— Begin RECORDED INFORMATION —
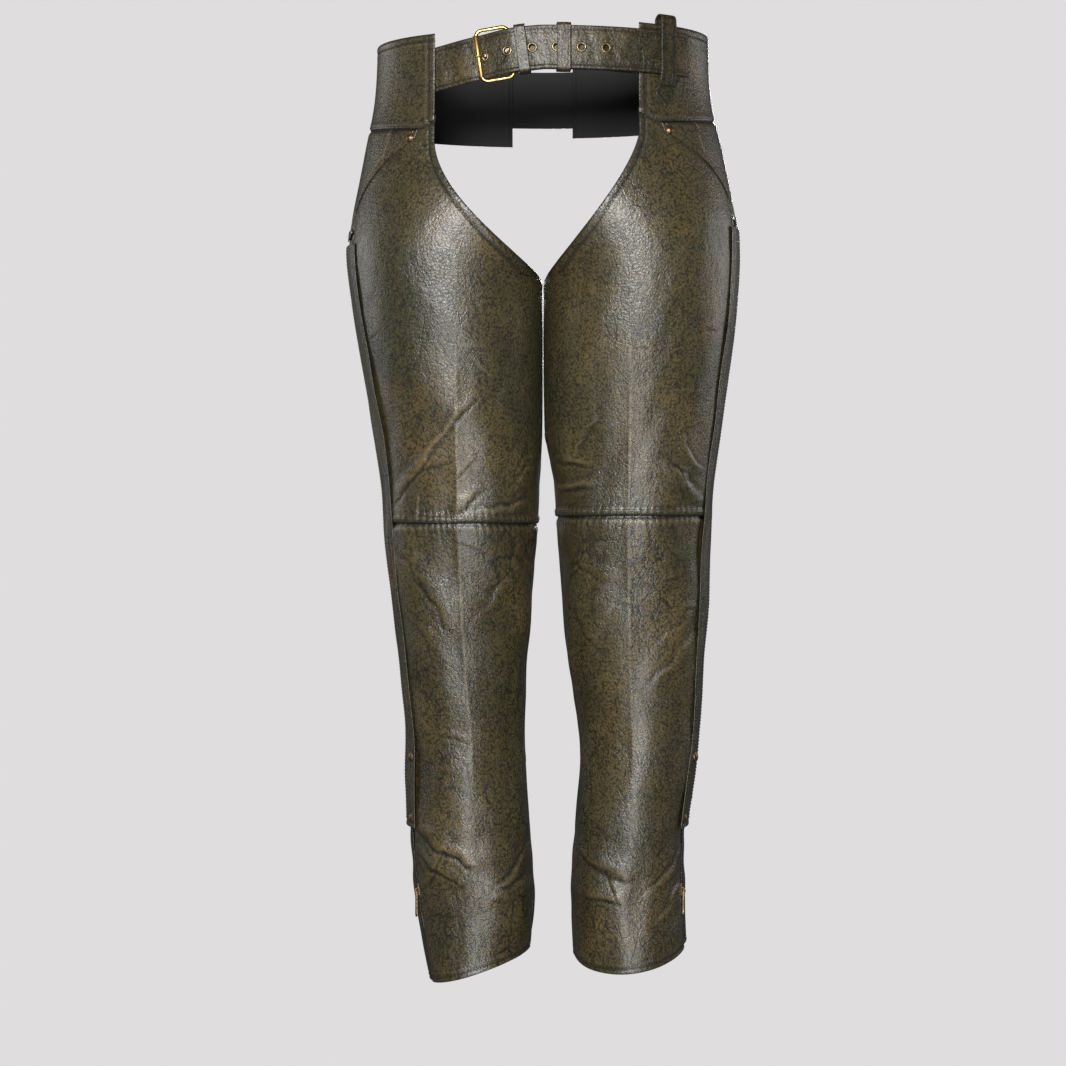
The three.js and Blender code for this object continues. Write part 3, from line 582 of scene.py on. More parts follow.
def antiquedHide(name, crackAmount=1.0, goldenAmount=1.0, polish=1.0, tone=1.0):
    # two dyes rubbed together: a dark top coat left in cracks and seams, worn to golden on the folds, plus
    # painted shade in creases and painted highlight on ridges
    material, nodes, links, shader = newMaterial(name)
    plain = stretched(nodes, links, (1, 1, 1))
    tall = stretched(nodes, links, (1.3, 1.3, 0.8))
    seam = node(nodes, "ShaderNodeAttribute", attribute_name="seam").outputs["Fac"]
    ridge_wear_and_highlight = node(nodes, "ShaderNodeAttribute", attribute_name="ridge_wear_and_highlight").outputs["Fac"]

    def times(a, b):
        return maths(nodes, links, "MULTIPLY", a, b)

    patches = noise(nodes, links, plain, 7, 4, 0.6, 0.5)
    dyes = [(0.34, hide["green"]), (0.5, hide["olive"]), (0.72, hide["golden"])]
    base = ramp(nodes, links, patches, dyes)
    fleck = noise(nodes, links, tall, 210, 5, 0.75, 0.3)
    golden = ramp(nodes, links, fleck, [(0.42, 0.0), (0.66, goldenAmount * 0.6)])
    base = mixColour(nodes, links, golden, base, hide["golden"])
    smoke = noise(nodes, links, tall, 26, 12, 0.8, 1.1)
    smoked = ramp(nodes, links, smoke, [(0.42, 0.0), (0.70, 0.5)])
    base = mixColour(nodes, links, smoked, base, hide["dark"])
    speck = noise(nodes, links, plain, 480, 3, 0.7)
    specked = ramp(nodes, links, speck, [(0.5, 0.0), (0.68, 0.45)])
    base = mixColour(nodes, links, specked, base, hide["dark"])
    pebbles = node(nodes, "ShaderNodeTexVoronoi", feature="SMOOTH_F1", Scale=hide["grain"], Smoothness=0.4)
    links.new(plain, pebbles.inputs["Vector"])
    pits = ramp(nodes, links, pebbles.outputs["Distance"], [(0.42, 0.0), (0.72, 0.75)])
    base = mixColour(nodes, links, pits, base, hide["dark"])

    # cracks: the borders of warped cells, broken up so that they come and go
    warp = node(nodes, "ShaderNodeTexNoise", Scale=90, Detail=4)
    links.new(tall, warp.inputs["Vector"])
    cracks = 0.0
    for scale, low, high in ((hide["crack"], 0.50, 0.58), (hide["crack"] * 0.45, 0.50, 0.58)):
        bent = mixColour(nodes, links, 0.011, tall, warp.outputs["Color"], "ADD")
        cells = node(nodes, "ShaderNodeTexVoronoi", feature="DISTANCE_TO_EDGE", Scale=scale)
        links.new(bent, cells.inputs["Vector"])
        lines = ramp(nodes, links, cells.outputs["Distance"], [(0.01, 1.0), (0.065, 0.0)])
        start = low - 0.14 * (crackAmount - 0.8)
        comeAndGo = noise(nodes, links, plain, 14 + scale / 40, 4, 0.7)
        gate = ramp(nodes, links, comeAndGo, [(start, 0.0), (high, 1.0)])
        cracks = maths(nodes, links, "MAXIMUM", times(lines, gate), cracks)
    cracks = times(cracks, min(1.0, crackAmount))
    base = mixColour(nodes, links, times(cracks, 0.85), base, hide["dark"])

    # dark dye along seams and edges, with painted shade in crease valleys and where a panel comes out from
    # under its neighbour
    seam_dye_and_shade = times(seam, maths(nodes, links, "ADD", fleck, 0.5))
    base = mixColour(nodes, links, maths(nodes, links, "MINIMUM", seam_dye_and_shade, 0.93), base, hide["dark"])
    # painted highlight with wear: the ridges of the folds are lightened
    base = mixColour(nodes, links, times(ridge_wear_and_highlight, 0.45), base, hide["wear_and_sheen"])
    base = mixColour(nodes, links, 1.0, base, (tone, tone, tone), "MULTIPLY")
    links.new(base, shader.inputs["Base Color"])

    dull = maths(nodes, links, "ADD", times(fleck, 0.35), times(smoke, 0.3))
    links.new(ramp(nodes, links, dull, [(0.2, 0.30), (0.45, 0.50)]), shader.inputs["Roughness"])
    shader.inputs["Specular IOR Level"].default_value = 0.6
    shader.inputs["Coat Weight"].default_value = 0.5 * polish
    shader.inputs["Coat Roughness"].default_value = 0.3

    wrinkle = noise(nodes, links, tall, 150, 7, 0.72, 0.9)
    height = times(pebbles.outputs["Distance"], 0.75)
    height = maths(nodes, links, "ADD", height, times(wrinkle, 1.3))
    height = maths(nodes, links, "ADD", height, times(fleck, 0.3))
    height = maths(nodes, links, "SUBTRACT", height, times(cracks, 0.5))
    grain = node(nodes, "ShaderNodeBump", Strength=0.6, Distance=0.0006)
    links.new(height, grain.inputs["Height"])
    links.new(grain.outputs["Normal"], shader.inputs["Normal"])
    links.new(grain.outputs["Normal"], shader.inputs["Coat Normal"])
    return material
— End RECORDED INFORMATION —
DO THIS:
All of the data needs to be reproduced exactly, with no line missing.

COMPLETE OUTPUT:
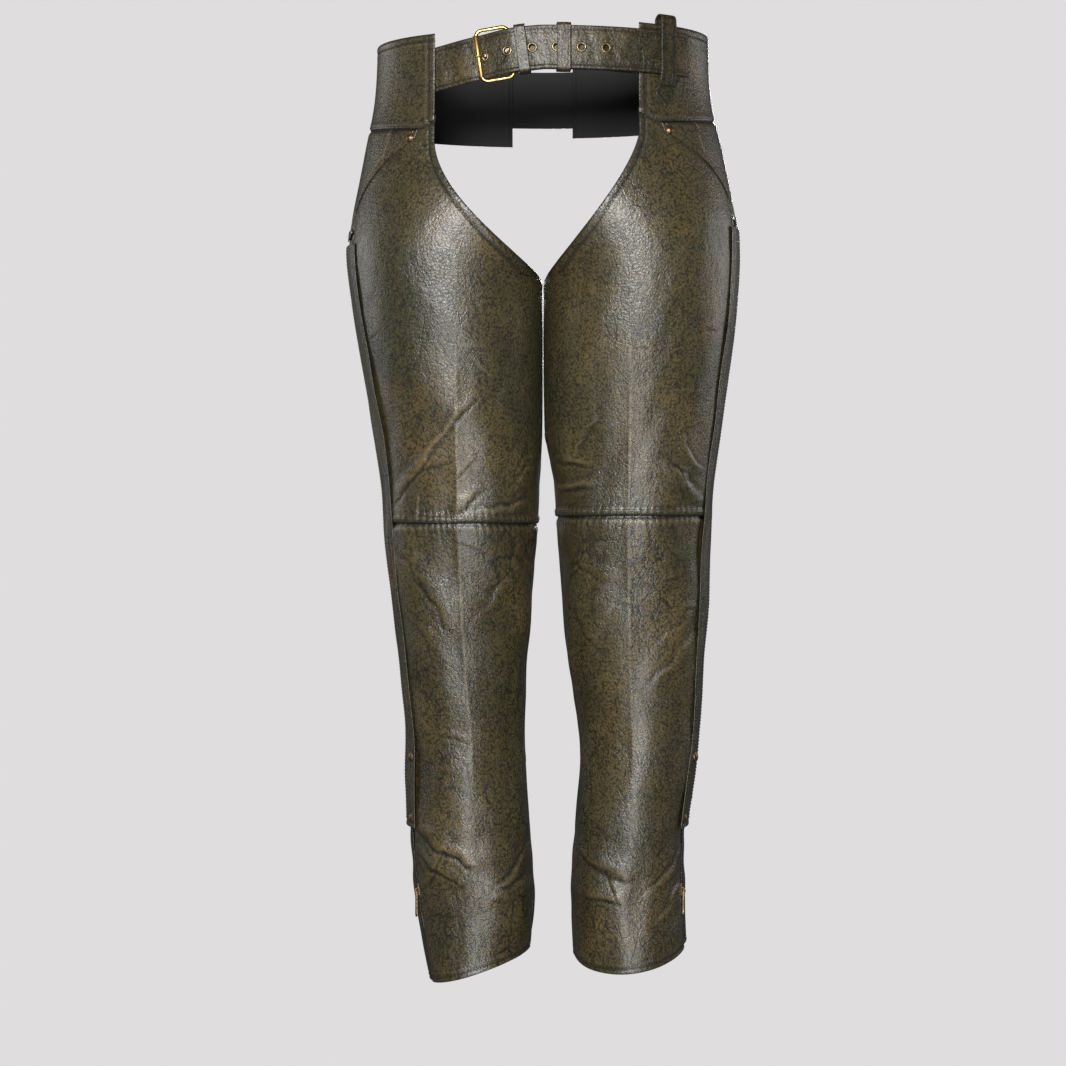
The three.js and Blender code for this object continues. Write part 3, from line 582 of scene.py on. More parts follow.
def antiquedHide(name, crackAmount=1.0, goldenAmount=1.0, polish=1.0, tone=1.0):
    # two dyes rubbed together: a dark top coat left in cracks and seams, worn to golden on the folds, plus
    # painted shade in creases and painted highlight on ridges
    material, nodes, links, shader = newMaterial(name)
    plain = stretched(nodes, links, (1, 1, 1))
    tall = stretched(nodes, links, (1.3, 1.3, 0.8))
    seam = node(nodes, "ShaderNodeAttribute", attribute_name="seam").outputs["Fac"]
    ridge_wear_and_highlight = node(nodes, "ShaderNodeAttribute", attribute_name="ridge_wear_and_highlight").outputs["Fac"]

    def times(a, b):
        return maths(nodes, links, "MULTIPLY", a, b)

    patches = noise(nodes, links, plain, 7, 4, 0.6, 0.5)
    dyes = [(0.34, hide["green"]), (0.5, hide["olive"]), (0.72, hide["golden"])]
    base = ramp(nodes, links, patches, dyes)
    fleck = noise(nodes, links, tall, 210, 5, 0.75, 0.3)
    golden = ramp(nodes, links, fleck, [(0.42, 0.0), (0.66, goldenAmount * 0.6)])
    base = mixColour(nodes, links, golden, base, hide["golden"])
    smoke = noise(nodes, links, tall, 26, 12, 0.8, 1.1)
    smoked = ramp(nodes, links, smoke, [(0.42, 0.0), (0.70, 0.5)])
    base = mixColour(nodes, links, smoked, base, hide["dark"])
    speck = noise(nodes, links, plain, 480, 3, 0.7)
    specked = ramp(nodes, links, speck, [(0.5, 0.0), (0.68, 0.45)])
    base = mixColour(nodes, links, specked, base, hide["dark"])
    pebbles = node(nodes, "ShaderNodeTexVoronoi", feature="SMOOTH_F1", Scale=hide["grain"], Smoothness=0.4)
    links.new(plain, pebbles.inputs["Vector"])
    pits = ramp(nodes, links, pebbles.outputs["Distance"], [(0.42, 0.0), (0.72, 0.75)])
    base = mixColour(nodes, links, pits, base, hide["dark"])

    # cracks: the borders of warped cells, broken up so that they come and go
    warp = node(nodes, "ShaderNodeTexNoise", Scale=90, Detail=4)
    links.new(tall, warp.inputs["Vector"])
    cracks = 0.0
    for scale, low, high in ((hide["crack"], 0.50, 0.58), (hide["crack"] * 0.45, 0.50, 0.58)):
        bent = mixColour(nodes, links, 0.011, tall, warp.outputs["Color"], "ADD")
        cells = node(nodes, "ShaderNodeTexVoronoi", feature="DISTANCE_TO_EDGE", Scale=scale)
        links.new(bent, cells.inputs["Vector"])
        lines = ramp(nodes, links, cells.outputs["Distance"], [(0.01, 1.0), (0.065, 0.0)])
        start = low - 0.14 * (crackAmount - 0.8)
        comeAndGo = noise(nodes, links, plain, 14 + scale / 40, 4, 0.7)
        gate = ramp(nodes, links, comeAndGo, [(start, 0.0), (high, 1.0)])
        cracks = maths(nodes, links, "MAXIMUM", times(lines, gate), cracks)
    cracks = times(cracks, min(1.0, crackAmount))
    base = mixColour(nodes, links, times(cracks, 0.85), base, hide["dark"])

    # dark dye along seams and edges, with painted shade in crease valleys and where a panel comes out from
    # under its neighbour
    seam_dye_and_shade = times(seam, maths(nodes, links, "ADD", fleck, 0.5))
    base = mixColour(nodes, links, maths(nodes, links, "MINIMUM", seam_dye_and_shade, 0.93), base, hide["dark"])
    # painted highlight with wear: the ridges of the folds are lightened
    base = mixColour(nodes, links, times(ridge_wear_and_highlight, 0.45), base, hide["wear_and_sheen"])
    base = mixColour(nodes, links, 1.0, base, (tone, tone, tone), "MULTIPLY")
    links.new(base, shader.inputs["Base Color"])

    dull = maths(nodes, links, "ADD", times(fleck, 0.35), times(smoke, 0.3))
    links.new(ramp(nodes, links, dull, [(0.2, 0.30), (0.45, 0.50)]), shader.inputs["Roughness"])
    shader.inputs["Specular IOR Level"].default_value = 0.6
    shader.inputs["Coat Weight"].default_value = 0.5 * polish
    shader.inputs["Coat Roughness"].default_value = 0.3

    wrinkle = noise(nodes, links, tall, 150, 7, 0.72, 0.9)
    height = times(pebbles.outputs["Distance"], 0.75)
    height = maths(nodes, links, "ADD", height, times(wrinkle, 1.3))
    height = maths(nodes, links, "ADD", height, times(fleck, 0.3))
    height = maths(nodes, links, "SUBTRACT", height, times(cracks, 0.5))
    grain = node(nodes, "ShaderNodeBump", Strength=0.6, Distance=0.0006)
    links.new(height, grain.inputs["Height"])
    links.new(grain.outputs["Normal"], shader.inputs["Normal"])
    links.new(grain.outputs["Normal"], shader.inputs["Coat Normal"])
    return material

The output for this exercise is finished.